Material ::
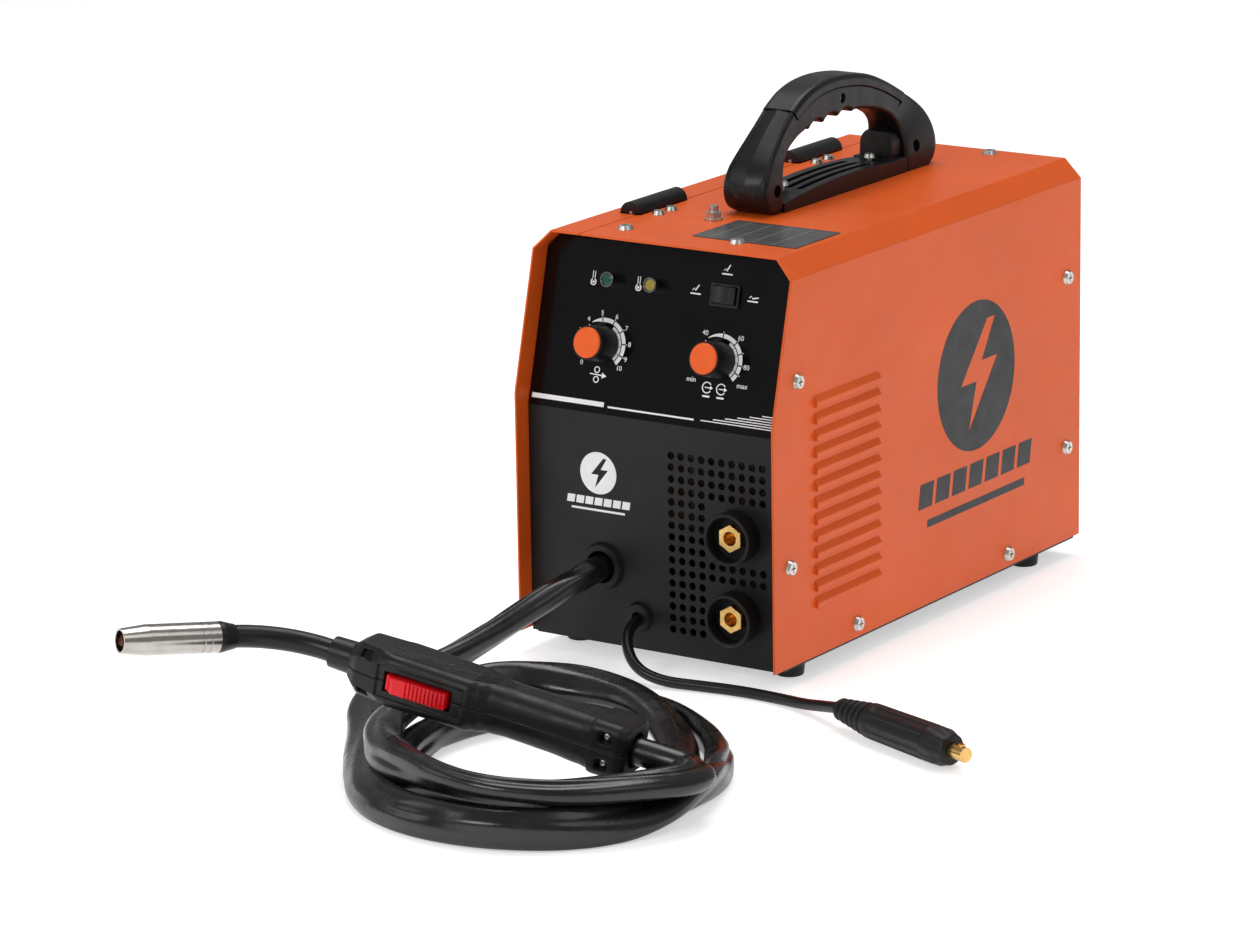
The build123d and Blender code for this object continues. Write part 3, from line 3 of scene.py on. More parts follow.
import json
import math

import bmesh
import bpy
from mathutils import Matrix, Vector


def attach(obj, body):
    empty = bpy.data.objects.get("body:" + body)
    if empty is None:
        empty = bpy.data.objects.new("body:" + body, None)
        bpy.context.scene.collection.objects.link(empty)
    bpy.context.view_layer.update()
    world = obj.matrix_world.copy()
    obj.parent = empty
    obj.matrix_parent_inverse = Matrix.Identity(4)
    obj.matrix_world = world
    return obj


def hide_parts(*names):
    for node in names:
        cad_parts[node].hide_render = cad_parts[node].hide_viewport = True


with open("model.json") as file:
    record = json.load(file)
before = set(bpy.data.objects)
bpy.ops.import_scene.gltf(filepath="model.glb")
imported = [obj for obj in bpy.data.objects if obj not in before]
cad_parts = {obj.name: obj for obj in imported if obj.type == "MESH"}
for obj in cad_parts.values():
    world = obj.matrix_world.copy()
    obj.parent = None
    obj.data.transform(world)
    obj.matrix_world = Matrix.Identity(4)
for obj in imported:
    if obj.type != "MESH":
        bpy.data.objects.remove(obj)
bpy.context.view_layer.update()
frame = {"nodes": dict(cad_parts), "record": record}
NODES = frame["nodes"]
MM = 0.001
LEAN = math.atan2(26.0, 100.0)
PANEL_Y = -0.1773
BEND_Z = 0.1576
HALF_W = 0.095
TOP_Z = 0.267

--

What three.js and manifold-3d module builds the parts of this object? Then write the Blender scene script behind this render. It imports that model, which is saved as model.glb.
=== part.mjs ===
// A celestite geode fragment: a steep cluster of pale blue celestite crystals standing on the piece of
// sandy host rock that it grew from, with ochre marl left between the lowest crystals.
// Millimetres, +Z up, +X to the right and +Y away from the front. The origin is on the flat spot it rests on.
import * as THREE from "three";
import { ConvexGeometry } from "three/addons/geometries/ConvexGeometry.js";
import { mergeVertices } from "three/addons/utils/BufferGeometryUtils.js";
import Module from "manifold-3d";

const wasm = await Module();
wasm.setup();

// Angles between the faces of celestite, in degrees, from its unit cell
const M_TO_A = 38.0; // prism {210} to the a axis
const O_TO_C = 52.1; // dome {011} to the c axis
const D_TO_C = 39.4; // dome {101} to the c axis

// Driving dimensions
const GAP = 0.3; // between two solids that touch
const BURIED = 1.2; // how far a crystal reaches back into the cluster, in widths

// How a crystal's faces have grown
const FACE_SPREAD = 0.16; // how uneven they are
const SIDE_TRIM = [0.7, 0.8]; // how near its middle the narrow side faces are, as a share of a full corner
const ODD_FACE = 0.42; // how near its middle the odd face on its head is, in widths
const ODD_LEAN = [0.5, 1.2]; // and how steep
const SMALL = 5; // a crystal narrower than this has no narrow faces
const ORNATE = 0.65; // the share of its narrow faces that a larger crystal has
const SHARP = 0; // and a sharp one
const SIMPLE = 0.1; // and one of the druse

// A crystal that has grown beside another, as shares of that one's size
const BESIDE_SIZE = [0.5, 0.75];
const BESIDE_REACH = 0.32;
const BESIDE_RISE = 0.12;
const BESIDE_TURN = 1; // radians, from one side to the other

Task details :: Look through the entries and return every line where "data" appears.

Task response ::
    empty = bpy.data.objects.get("body:" + body)
        empty = bpy.data.objects.new("body:" + body, None)
before = set(bpy.data.objects)
imported = [obj for obj in bpy.data.objects if obj not in before]
    obj.data.transform(world)
        bpy.data.objects.remove(obj)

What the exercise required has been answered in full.